CHUA WON'T STAND PAT

China Ent. TV founder buys out Robertson

HONG KONG --- Robert Chua has completed what he told Daily Variety is a "friendly buyout" of his former partners in China Entertainment Television Broadcast Ltd. (CETV).

Chua, the founder and chairman of the satellite broadcaster, said he has found new backers to replace Pat Robertson's Intl. Family Entertainment, the Lippo Group and Malayan United Industries.

Chua would not reveal the names of his new partners, but said they are all Asians. He said they may go public "when CETV is successful." He estimated that could take several more years.

"Ads have not sold well at all," he acknowledged.

Chua launched CETV Family Channel, which offers 24 hours of Mandarin-language programming primarily in China, two years ago.
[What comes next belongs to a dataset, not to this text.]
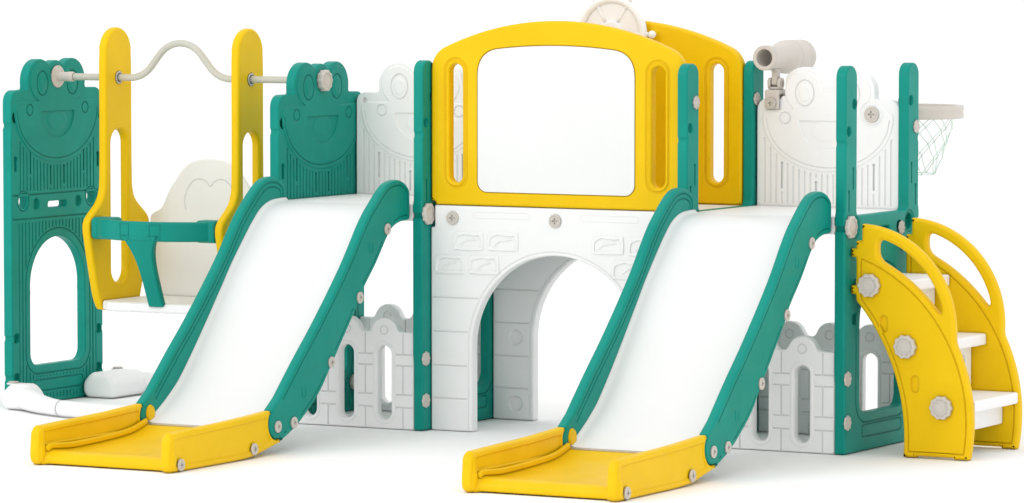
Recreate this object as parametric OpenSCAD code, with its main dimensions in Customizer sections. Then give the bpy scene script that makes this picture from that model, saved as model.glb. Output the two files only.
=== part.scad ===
// Toddler play set: swing, two slides, tunnel bridge, stairs, telescope, wheel and hoop.
// Units are millimetres. +Z is up, +X runs along the row, slides face -Y, stairs face +X.
// The origin is on the floor, under the middle of the whole set.

/* [Frame] */
// height of the green posts above the floor
post_h = 1100; // [900:10:1300]
// thickness of every green panel
panel_t = 33; // [24:1:45]
// front to back depth of every green panel
panel_w = 506; // [400:2:620]
// depth of one post of the open panels
post_d = 77; // [50:1:110]
// height of the deck's top
deck_z = 674; // [500:2:800]
// thickness of the decks
deck_t = 50; // [30:1:70]
// clear width of the two slide bays
bay_w = 467; // [380:1:560]
// clear length of the tunnel bay
tunnel_l = 842; // [600:2:1000]
// clear length of the swing bay
swing_l = 945; // [800:5:1100]
// height of the window in every green panel
window_z = 523; // [400:1:560]
// width of the window in every green panel
window_w = 302; // [200:2:340]

/* [Slides] */
// overall width of one slide
slide_w = 462; // [360:1:465]
// thickness of a slide wall
wall_t = 30; // [18:1:40]
// reach of a slide in front of the posts
slide_l = 1290; // [1000:5:1500]
// steepness of the slide
slope = 48; // [35:1:55]
// radius of the bed where it leaves the deck
crest_r = 253; // [150:1:300]
// radius of the bed where it levels out
run_r = 450; // [300:5:600]

/* [Swing] */
// height of the swing bar
bar_z = 1028; // [900:1:1060]
// radius of the swing bar
bar_r = 11; // [8:0.5:16]
// height of the hump in the bar
hump_h = 109; // [60:1:140]
// running gap between bar and bush
bush_gap = 0.05; // [0.02:0.01:0.1]
// clear width between the two swing sides
seat_w = 458; // [380:2:520]
// thickness of a swing side
side_t = 30; // [20:1:40]

/* [Bridge] */
// thickness of arch and guard panels
plate_t = 36; // [24:1:45]
// set-back of arch and guard panels
set_back = 46; // [10:1:60]
// width of the legs of the arch
leg_w = 141; // [100:1:200]
// top of the guard panels
guard_z = 1219; // [1100:1:1300]

/* [Stairs] */
// thickness of the stair sides
stair_t = 33; // [20:1:45]
// clear width between the stair sides
tread_w = 311; // [250:1:420]
// rise from step to step
rise = 165; // [140:1:190]

/* [Telescope, wheel and hoop] */
// height of the telescope's axis
scope_z = 1110; // [1080:1:1180]
// length of the telescope
scope_l = 257; // [200:1:300]
// radius of the wheel's rim to the tube's middle
wheel_r = 104; // [80:1:120]
// outer radius of the hoop
hoop_r = 165; // [120:1:200]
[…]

He linked up with his Malaysian, Indonesian and U.S. partners in December 1995 in a deal valued at $15 million, according to sources.

Chua had retained 20% of the company, and the partners shared the remaining 80%. He continues to hold 20% with an option to increase his stake.

Paul Newton, senior VP of international business development for IFE, said the agreement "was less an equity partnership than a loan." But when Chua came in with a demand for a new, much higher level of funding,the agreement fell apart. IFE, Lippo and MUI got their money back when Chua landed his new Asian partners, Newton said.

Chua and Newton both said that one of the sticking points to the deal was CETV's desire to add sports to its schedule, beginning with professional volleyball. "Once you get involved in sports, it's like feeding a monster," Newton said. "Sports rights fees always skyrocket."

Chua said China was unhappy with Christian evangelist Pat Robertson's involvement in the partnership. "It's going to help Robert Chua to have new Chinese partners," said Newton. "It's difficult being an outsider in China."

Following the change in ownership, CETV completed a deal to co-produce non-political documentaries with China's powerful state-owned news agency, Xinhua.

CETV follows a strict "no sex, no violence, no news" format with the focus on light entertainment and shows with a moral, though strictly non-religious, message.

There are no reliable statistics available on Chinese viewership, but Chua estimates his audience at 33 million throughout Asia.

Since finding new backing, Chua has opened sales offices in Beijing, Shanghai and Guangzhou. He said he is also in the process of headhunting a chief operating officer and a sales manager.

"As a result of the restructuring," he said, "CETV Family Channel is ideally positioned to build on its remarkable record of growth through the direct representation of company marketing executives who are home-grown and understand the very specific needs of the Asian marketplace."